Ma le piante e gli animali non possono essere usati dagli umani per i loro fini? Qui, lasciamo completamente da parte la questione della conservazione della natura come si porrebbe senza l'intervento umano. Sappiamo che gli umani sono padroni della terra e che trasformano completamente la natura per i loro bisogni. Per vivere, siamo completamente dipendenti dalle forze della natura e dalle risorse naturali; dobbiamo usarle e consumarle. Questo non è ciò di cui stiamo trattando qui, ma solo del modo in cui il capitalismo ne fa uso.

Un ragionevole ordine sociale dovrà utilizzare i tesori della natura messi a sua disposizione in modo tale che ciò che viene consumato venga allo stesso tempo sostituito, in modo che la società non si impoverisca e possa arricchirsi. Un'economia chiusa che consuma gran parte delle semenze cerealicole sta diventando più povera e ha maggiori probabilità di fallire. Questo è il modo di gestione della natura del capitalismo. Questa economia che non pensa al futuro vive solo nel presente. Nell'attuale ordine economico, la natura non è al servizio dell'umanità, ma del capitale. A governare la produzione non sono le esigenze dell'umanità, ma l'appetito del capitale per il profitto, per l'oro.

Le risorse naturali vengono sfruttate come se le riserve fossero infinite e inesauribili. Con le conseguenze dannose della deforestazione per l'agricoltura, con la distruzione di animali e piante utili, appare la naturale limitazione delle riserve disponibili e il fallimento di questo tipo di economia. Roosevelt riconosce questo fallimento quando vuole convocare una conferenza internazionale per fare il punto sullo stato delle risorse naturali ancora disponibili e adottare misure per prevenire il loro spreco.

Naturalmente, questo piano in sé è un puro esercizio di retorica. Lo Stato può certamente fare molto per prevenire lo spietato sterminio di specie rare. Ma lo Stato capitalista è solo un triste rappresentante del bene comune perché deve piegarsi agli interessi essenziali del capitale.

Il capitalismo è un'economia senza cervello che non può regolare le sue azioni in base alla coscienza dei loro effetti.
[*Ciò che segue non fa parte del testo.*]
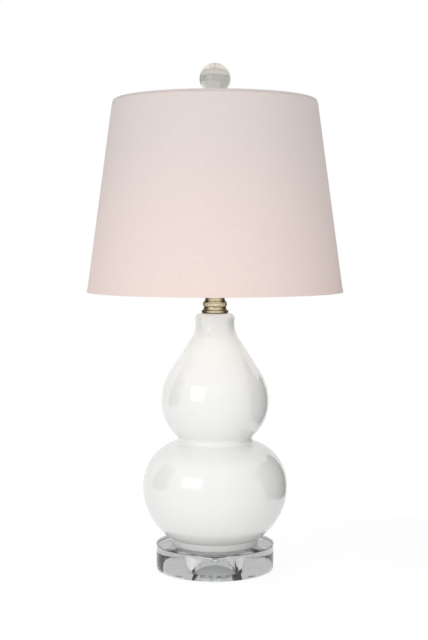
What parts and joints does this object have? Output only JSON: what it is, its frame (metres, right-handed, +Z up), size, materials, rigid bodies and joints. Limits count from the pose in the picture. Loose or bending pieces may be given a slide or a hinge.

Ma la sua natura devastatrice non deriva solo da questo fatto. Nel corso dei secoli passati, gli esseri umani hanno sfruttato in maniera insensata la natura senza pensare al futuro di tutta l'umanità. Ma il loro potere era ridotto. La natura era così vasta e potente che con i loro mezzi tecnici limitati essi non potevano che infliggerle un danno circoscritto. Il capitalismo, invece, ha sostituito alla domanda locale la domanda globale, ha creato mezzi tecnici per sfruttare la natura.
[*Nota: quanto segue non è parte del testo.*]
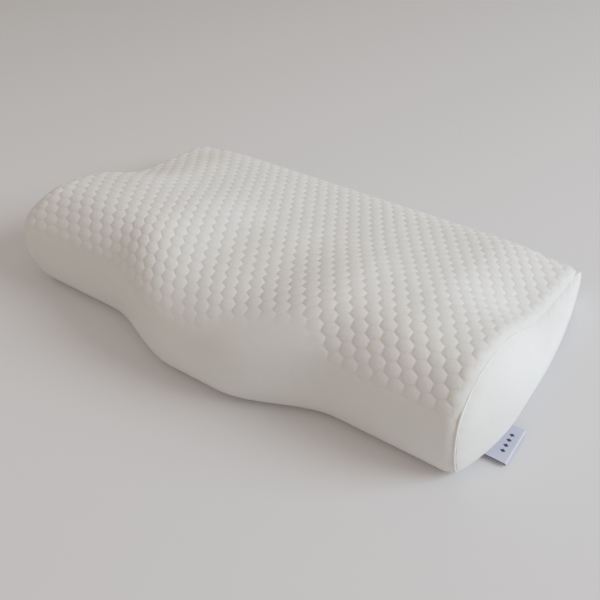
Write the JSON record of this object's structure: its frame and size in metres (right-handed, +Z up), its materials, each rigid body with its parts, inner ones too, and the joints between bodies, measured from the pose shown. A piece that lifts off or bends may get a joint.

Oggi sono enormi masse di materiale che subiscono colossali misure di distruzione e sono spostate da potenti mezzi di trasporto. La società sotto il capitalismo può essere paragonata alla forza gigantesca di un corpo privo di ragione. Nel momento in cui il capitalismo sviluppa un potere illimitato, allo stesso tempo devasta l'ambiente in cui vive in un modo privo di senso. Solo il socialismo, che può dare a questo potente corpo un pensiero e un'azione consapevoli, sostituirà contemporaneamente la devastazione della natura con un'economia ragionevole.

*Zeitungskorrespondenz. n° 75, 10 luglio 1909. Traduzione nostra dalla versione francese.